On March 23, 2008, it was announced that an animated television series adaptation of the manga would be directed by Kōichi Mashimo and produced by Bee Train in 2008. The series aired from July 14 to December 29, 2008, on AT-X. The opening theme is "Akai Usagi" (赤いウサギ) by Makura no Sōshi, and the closing theme is "Wants" by Grapevine. In North America, Media Blasters licensed the series and released it on September 29, 2009.
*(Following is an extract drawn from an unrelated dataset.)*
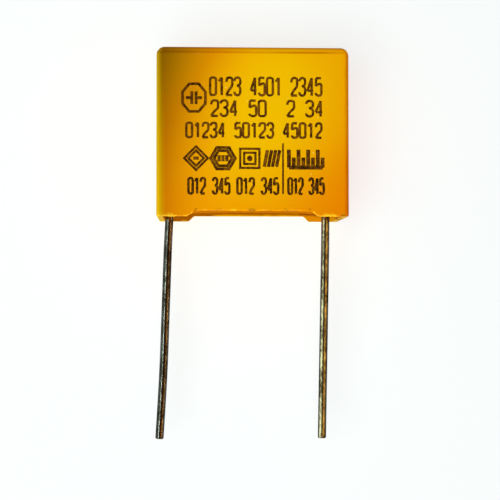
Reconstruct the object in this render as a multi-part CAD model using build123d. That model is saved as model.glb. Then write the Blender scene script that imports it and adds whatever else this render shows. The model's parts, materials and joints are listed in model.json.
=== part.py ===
from build123d import *
import os
from math import radians, tan

# Box film capacitor: a pressed film roll with metal-sprayed ends and two welded wires, potted
# with resin in a moulded plastic cup. Millimetres. It lies on one broad face: X runs from wire
# to wire, Y from the open, footed end to the closed end, and Z up out of the other broad face.
# The origin is the centre of the broad face underneath.

# Case, outside
case_length = 18.0          # X
case_height = 15.85         # Y, feet to closed end
case_depth = 10.0           # Z, broad face to broad face
broad_edge_radius = 0.5     # along the edges of both broad faces
end_corner_radius = 0.75    # the closed end's two corners, looking at a broad face

# Case, inside
rim_wall = 0.6              # side walls at the open end
end_wall = 0.8              # closed end
core_draft = 0.5            # degrees, so the walls thicken towards the closed end
cavity_corner_radius = 0.5
cavity_floor_bevel = 0.3

# Feet: a shallow gap in both broad walls leaves one foot at each corner
foot_height = 0.53
foot_length = 3.2           # from the case's end to the middle of the foot's sloping flank
flank_angle = 45.0          # degrees from the foot's sole
flank_radius = 0.3          # at the top and the bottom of each flank
rim_bevel = 0.07            # along the rim's outer edge

# Wires
wire_diameter = 0.8
left_cover = 0.1            # resin between the left wire and the end wall, at its thinnest
right_cover = 0.57          # the same on the right: the roll sits a little to the left
weld_rise = 8.2             # how far each wire climbs along the roll's sprayed end
weld_sink = 0.15            # how deep the wire is pressed into the sprayed metal
knee_drop = 0.15            # from the roll's lower side to each wire's first bend
upper_drop = 2.6            # from the feet to each wire's second bend
middle_run = 12.3           # from there down to the left wire's third bend
tail_run = 6.3              # from there to the tip
left_leans = (3.1, 1.86, 3.45)      # degrees outwards after each of its bends
right_leans = (-0.55, -1.1)         # the same on the right, where the wire leans inwards
knee_radius = 4.0
second_bend_radius = 100.0
third_bend_radius = 200.0
tip_bevel = 0.08            # the sheared tip's softened edge

# Roll and its sprayed ends
side_cover = 0.45           # resin between the roll and each broad wall, at its thinnest
end_cover = 0.5             # resin between the roll and the closed end
foot_cover = 1.2            # resin between the roll and the resin's surface
press_flat = 0.2            # flat left on the pressed roll's narrow sides
spray_thickness = 0.5
spray_margin = 0.15         # the sprayed metal stops short of the roll's edge
spray_bevel = 0.2           # where the spray thins out at the outer edge

# Resin surface
resin_setback = 0.42        # below the top of the gap between the feet
meniscus_rise = 0.2         # how much the resin climbs towards the end walls
collar_size = 0.3           # the cone that it draws up round each wire
collar_root = 0.25          # how deep the cone's body reaches into the resin

hairline = 0.001            # for telling which edges lie on a plane

# Worked out from the sizes above
feet_y = -case_height / 2
closed_y = case_height / 2
middle_z = case_depth / 2
wire_radius = wire_diameter / 2
cavity_height = case_height - end_wall
cavity_loss = cavity_height * tan(radians(core_draft))      # per side, at the closed end
cavity_half_length = case_length / 2 - rim_wall - cavity_loss
resin_y = feet_y + foot_height + resin_setback
roll_low_y = resin_y + foot_cover
roll_high_y = closed_y - end_wall - end_cover
roll_height = roll_high_y - roll_low_y
roll_thickness = case_depth - 2 * (rim_wall + cavity_loss + side_cover)
roll_y = (roll_low_y + roll_high_y) / 2
left_wire_x = -(cavity_half_length - left_cover - wire_radius)
right_wire_x = cavity_half_length - right_cover - wire_radius
knee_y = roll_low_y - knee_drop
second_bend_y = feet_y - upper_drop
tip_y = second_bend_y - middle_run - tail_run


def drafted_cavity():
    mouth = Plane(origin=(0, feet_y, middle_z), x_dir=(1, 0, 0), z_dir=(0, 1, 0))
    opening = RectangleRounded(case_length - 2 * rim_wall, case_depth - 2 * rim_wall, cavity_corner_radius)
    core = extrude(mouth * opening, cavity_height, taper=core_draft)
    floor = core.faces().sort_by(Axis.Y)[-1]
    return chamfer(floor.edges(), cavity_floor_bevel)


def rounded_block():
    outline = Rectangle(case_length, case_height)
    outline = fillet(outline.vertices().group_by(Axis.Y)[-1], end_corner_radius)
    block = extrude(outline, case_depth)
    layers = block.edges().group_by(Axis.Z)
    broad_edges = (layers[0] + layers[-1]).filter_by(lambda edge: edge.center().Y > feet_y + hairline)
    return fillet(broad_edges, broad_edge_radius)


def standoff_gap():
    half_flank = foot_height / tan(radians(flank_angle)) / 2
    half_gap = case_length / 2 - foot_length
    low, high = feet_y, feet_y + foot_height
    outline = Polyline(
        (-half_gap - half_flank, low),
        (-half_gap + half_flank, high),
        (half_gap - half_flank, high),
        (half_gap + half_flank, low),
        close=True,
    )
    profile = make_face(outline)
    profile = fillet(profile.vertices().group_by(Axis.Y)[-1], flank_radius)
    return extrude(profile, case_depth)


# An edge that runs from broad face to broad face, clear of the case's ends
def is_crease(edge):
    return abs(edge.tangent_at(0.5).Z) > 0.99 and abs(edge.center().X) < case_length / 2 - broad_edge_radius


# The crease where a flank meets its foot's sole
def is_sole_crease(edge):
    return is_crease(edge) and edge.center().Y < feet_y + hairline


# The outer edge of the open end, round the feet and over the gap
def is_rim(edge):
    return not is_crease(edge) and edge.center().Y < feet_y + foot_height + hairline


def case():
    block = rounded_block() - standoff_gap()
    block = fillet(block.edges().filter_by(is_sole_crease), flank_radius)
    block = chamfer(block.edges().filter_by(is_rim), rim_bevel)
    return block - drafted_cavity()


# A wire that starts at its weld, runs straight down to its knee and then leans from bend to bend
def wire(x, heights, leans, radii):
    points = [(x, knee_y + weld_rise, middle_z), (x, knee_y, middle_z)]
    for above, below, lean in zip(heights, heights[1:], leans):
        x += tan(radians(lean)) * (above - below)
        points.append((x, below, middle_z))
    path = FilletPolyline(*points, radius=radii)
    start = Plane(origin=path @ 0, z_dir=path % 0)
    rod = sweep(start * Circle(wire_radius), path)
    tip = rod.faces().sort_by(Axis.Y)[0]
    return chamfer(tip.edges(), tip_bevel)


def lead_left():
    heights = (knee_y, second_bend_y, second_bend_y - middle_run, tip_y)
    leans = [-lean for lean in left_leans]
    return wire(left_wire_x, heights, leans, [knee_radius, second_bend_radius, third_bend_radius])


def lead_right():
    heights = (knee_y, second_bend_y, tip_y)
    return wire(right_wire_x, heights, right_leans, [knee_radius, second_bend_radius])


# The roll's pressed, nearly full-round outline, drawn across X at the given x
def roll_outline(x, margin):
    height = roll_height - 2 * margin
    thickness = roll_thickness - 2 * margin
    radius = (min(height, thickness) - press_flat) / 2
    across = Plane(origin=(x, roll_y, middle_z), x_dir=(0, 1, 0), z_dir=(1, 0, 0))
    return across * RectangleRounded(height, thickness, radius)


left_spray_x = left_wire_x + wire_radius - weld_sink        # the sprayed metal's outer faces
right_spray_x = right_wire_x - wire_radius + weld_sink


def film_winding():
    length = right_spray_x - left_spray_x - 2 * spray_thickness
    return extrude(roll_outline(left_spray_x + spray_thickness, 0), length)


def end_spray_left(lead):
    layer = extrude(roll_outline(left_spray_x, spray_margin), spray_thickness)
    outer = layer.faces().sort_by(Axis.X)[0]
    return chamfer(outer.edges(), spray_bevel) - lead


def end_spray_right(lead):
    layer = extrude(roll_outline(right_spray_x - spray_thickness, spray_margin), spray_thickness)
    outer = layer.faces().sort_by(Axis.X)[-1]
    return chamfer(outer.edges(), spray_bevel) - lead


# Resin drawn up round a wire: a cone towards the tip, with a root in the resin
def collar(x):
    outer = wire_radius + collar_size
    outline = Polyline(
        (0, -collar_root),
        (outer, -collar_root),
        (outer, 0),
        (wire_radius, collar_size),
        (0, collar_size),
        close=True,
    )
    profile = make_face(outline)
    surface_y = resin_surface_y(x)
    towards_tip = Plane(origin=(x, surface_y, middle_z), x_dir=(1, 0, 0), z_dir=(0, 0, -1))
    return revolve(towards_tip * profile, Axis((x, surface_y, middle_z), (0, -1, 0)))


dish_radius = ((case_length / 2 - rim_wall) ** 2 + meniscus_rise ** 2) / (2 * meniscus_rise)


def resin_surface_y(x):
    return resin_y - dish_radius + (dish_radius ** 2 - x ** 2) ** 0.5


def potting_resin(embedded):
    cavity = drafted_cavity()
    dish = Pos(0, resin_y - dish_radius, middle_z) * Sphere(dish_radius)
    collars = collar(left_wire_x) + collar(right_wire_x)
    fill = (cavity - dish) + (collars & cavity)
    for piece in embedded:
        fill = fill - piece
    return fill


left, right = lead_left(), lead_right()
roll = film_winding()
left_end, right_end = end_spray_left(left), end_spray_right(right)

parts = {
    "case": case(),
    "potting_resin": potting_resin([roll, left_end, right_end, left, right]),
    "film_winding": roll,
    "end_spray_left": left_end,
    "end_spray_right": right_end,
    "lead_left": left,
    "lead_right": right,
}

os.makedirs("parts", exist_ok=True)
for name, piece in parts.items():
    export_step(piece, f"parts/{name}.step")
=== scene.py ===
import json
import math
import bpy
from mathutils import Euler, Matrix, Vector, noise

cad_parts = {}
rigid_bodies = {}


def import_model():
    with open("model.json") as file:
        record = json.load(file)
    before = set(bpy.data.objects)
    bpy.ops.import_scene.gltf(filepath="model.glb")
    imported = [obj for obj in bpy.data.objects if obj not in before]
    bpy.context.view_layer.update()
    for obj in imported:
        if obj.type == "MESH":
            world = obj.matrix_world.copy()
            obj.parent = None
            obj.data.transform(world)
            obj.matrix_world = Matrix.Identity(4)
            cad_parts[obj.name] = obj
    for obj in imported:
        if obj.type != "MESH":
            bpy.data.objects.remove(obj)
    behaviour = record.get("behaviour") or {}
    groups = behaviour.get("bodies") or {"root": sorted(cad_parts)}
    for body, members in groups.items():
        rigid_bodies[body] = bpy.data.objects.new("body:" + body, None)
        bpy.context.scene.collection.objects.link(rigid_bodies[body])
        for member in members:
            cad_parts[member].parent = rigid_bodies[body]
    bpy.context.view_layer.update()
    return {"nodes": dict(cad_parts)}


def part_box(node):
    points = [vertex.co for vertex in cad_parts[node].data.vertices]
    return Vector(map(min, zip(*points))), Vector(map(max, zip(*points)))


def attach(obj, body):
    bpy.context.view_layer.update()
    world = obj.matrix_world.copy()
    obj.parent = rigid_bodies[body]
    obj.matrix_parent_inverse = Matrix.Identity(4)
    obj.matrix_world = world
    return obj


# Box film capacitor: a moulded cup with two tinned wires, lying on its back face.
# Everything is made in metres, in the frame of the solids: X from wire to wire, Y towards the
# closed end, Z up out of the printed face, from the middle of the back face. The dictionaries
# give lengths and places in millimetres and angles in degrees.

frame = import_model()
nodes = frame["nodes"]
print("frame loaded:", ", ".join(sorted(nodes)))

millimetre = 0.001
caseLow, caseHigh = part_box("case")
faceHeight = caseHigh.z
wires = ("lead_left", "lead_right")


def metres(lengths):
    return [length * millimetre for length in lengths]


def turned(angles):
    return Euler([math.radians(angle) for angle in angles], "XYZ")


# an sRGB hex value as linear red, green, blue and alpha
def linearColour(hexText):
    channels = [int(hexText[i:i + 2], 16) / 255 for i in (1, 3, 5)]
    return [c / 12.92 if c <= 0.04045 else ((c + 0.055) / 1.055) ** 2.4 for c in channels] + [1]


def addObject(name, data):
    holder = bpy.data.objects.new(name, data)
    bpy.context.scene.collection.objects.link(holder)
    return holder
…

A second anime adaptation titled was listed on the cover of the July issue of Monthly Afternoon on May 10, 2019. It was later announced that the anime adaptation would be a complete adaptation. The series is animated by Liden Films and directed by Hiroshi Hamasaki, with Makoto Fukami handling series composition, Shingo Ogiso designing the characters, and Eiko Ishibashi composing the music. It aired from October 10, 2019, to March 25, 2020, on Amazon Prime Video. Kiyoharu performed the series' opening theme song "Survive of Vision". On October 15, 2020, Sentai Filmworks announced that they had licensed the anime for home video and released it on Blu-ray Disc on January 19, 2021.

===Film===

In 2017, the manga was adapted into a live action film, directed by Takashi Miike with the screenplay by Tetsuya Oishi and starring Takuya Kimura as Manji.

==Reception==
By February 2017, the manga had five million copies in circulation. By May 2019, it had over 7.5 million copies in circulation.

Blade of the Immortal won the Excellence Prize at the first Japan Media Arts Festival in 1997; and the Will Eisner Comic Industry Award in 2000 for Best U.S. Edition of Foreign Material.

Manga authors Masashi Kishimoto and Tatsuki Fujimoto have mentioned the series as an influence on their works.